Backward Iteration has pre-decrement semantics, which are the exact opposite of the post-increment Forward Iteration. The current index reads the character that precedes the index, the character is returned, and the index is left at the beginning of this character. The methods used for Backward Iteration are the previous() or previous32() calls with the hasPrevious() call . An iteration loop can be started with setToEnd(), last(), or last32() calls.

Direct index manipulation

The index can be set and moved directly without iteration to start iterating at an arbitrary position, skip some characters, or reset the index to an earlier position. It is possible to set the index to one after the last text code unit for backward iteration.

The setIndex() and setIndex32() calls set the index to a new position and return the character at that new position. The setIndex32() call ensures that the new position is at the beginning of the character (on its first code unit). Since the character at the new position is returned, these functions can be used for both pre-increment and post-increment iteration semantics. Similarly, the current() and current32() calls return the character at the current index without modifying the index. The current32() call retrieves the complete character whether the index is on the first code unit or not.

The index and the iteration boundaries can be retrieved using separate functions. The following syntax is used by ICU: startIndex() <= getIndex() <= endIndex().

Without accessing the text, the setToStart() and setToEnd() calls set the index to the start or to the end of the text. Therefore, these calls are efficient in starting a forward (post-increment) or backward iteration.

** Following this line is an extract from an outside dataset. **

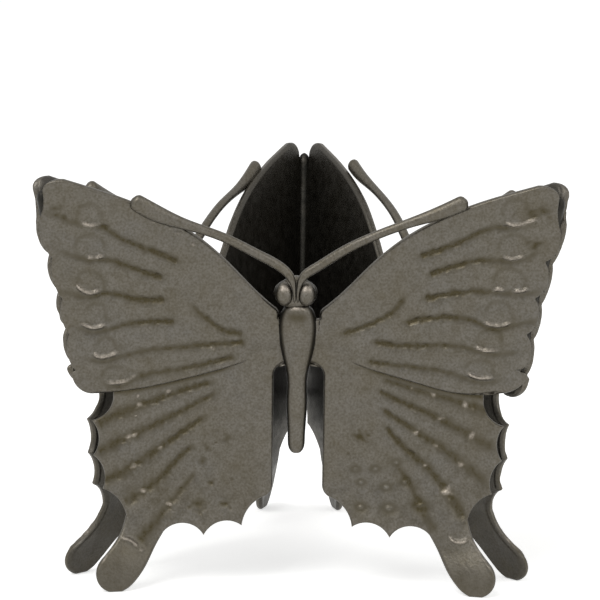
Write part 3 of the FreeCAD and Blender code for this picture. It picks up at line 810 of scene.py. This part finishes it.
def forewing_surface(sizes, net, mirror):
    """Outer and inner offsets, darkened hollows with patina and painted shade, painted highlights and
    lean of a forewing: the plate's face with veins and eye marks, rounded to the outline and run down
    flush onto the hindwing near the body, and an inner face that stays on its side of the plane
    between two butterflies and lies on the hindwing."""
    u, z = net[0].T
    gap = path_distance(u, z, net[3])[0]
    trailing_gap = path_distance(u, z, natural_curve(TRAILING_EDGE, 60))[0]
    by_body = ramp(u, *FLUSH_REACHES)
    on_lap = ramp(trailing_gap - LAP_WIDTH, *LAP_STEP) * ramp(u, *LAP_END_REACHES) * (1 - by_body)
    base = FOREWING_OUTLINE + LAP_RISE * on_lap
    rounding = edge_round(gap, sizes.edge_radius / MM)
    veins = vein_relief(u, z, FOREWING_VEINS[mirror], FOREWING_VEIN_WIDTHS[mirror],
                        SEEDS["forewing veins"] + mirror)
    lips = stroke_relief(u, z, LIPS[mirror], LIP_WIDTH, SEEDS["lips"] + mirror)
    arches = stroke_relief(u, z, ARCHES[mirror], ARCH_WIDTH, SEEDS["arches"] + mirror)
    spots = spot_relief(u, z, FOREWING_SPOTS[mirror], SEEDS["forewing spots"] + mirror)
    face = FOREWING_FACE - veins + LIP_HEIGHT * lips - ARCH_DEPTH * arches + spots
    face = face + cast_unevenness(u, z, SEEDS["forewing"] + mirror)
    face = face - (FOREWING_FACE - HINDWING_FACE + FLUSH_SINK) * ramp(trailing_gap, *FLUSH_WIDTHS) * by_body
    outer = base + (face - base) * rounding
    inner = base + (-FOREWING_FACE - base) * rounding
    inner = np.maximum(inner, np.minimum(mitre_offset(u, z), base))
    inner = inner + (np.maximum(inner, HINDWING_FACE + LAP_CLEARANCE) - inner) * on_lap
    inner = np.minimum(inner, outer - LAP_CLEARANCE * (gap > 0))
    # Darkening of the hollows by patina and painted shade, and painted highlights on lips and bumps
    hollows = veins / VEIN_DARK_DEPTH - np.minimum(spots, 0) / PIT_DARK_DEPTH
    hollow_and_shade = np.clip(hollows + ARCH_SHADE * arches - LIP_CLEARS * lips, 0, 1)
    painted_highlight = np.clip(LIP_HIGHLIGHT * lips + spots / BUMP_HIGHLIGHT_HEIGHTS[0], 0, 1) ** 2
    margin_gap = np.minimum(mitre_reach(z, -MITRE_INSET), TIP_SIDE[0]) - u
    near_margin = ramp(margin_gap, *LEAN_WIDTHS) * ramp(z, *LEAN_HEIGHTS)
    lean = MARGIN_LEAN * near_margin * np.maximum(outer - base, 0)
    return outer, inner, hollow_and_shade, painted_highlight, lean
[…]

The most general functions for manipulating the index position are the move() and move32() calls. These calls allow you to move the index forward or backward relative to its current position, start the index, or move to the end of the index. The move() and move32() calls do not access the text and are best used for skipping part of it. The move32() call skips complete code points like next32PostInc() call and other UChar32-access methods.

Access to the iteration text

The CharacterIterator class provides the following access methods for the entire text under iteration:

  1. getText() sets a UnicodeString with the text

  2. getLength() returns just the length of the text.

This text (and the length) may include more than the actual iteration area because the start and end indexes may not be the start and end of the entire text. The text and the iteration range are set in the implementing subclasses.

Additional Sample Code

C/C++: See icu4c/source/samples/citer/ in the ICU source distribution for code samples.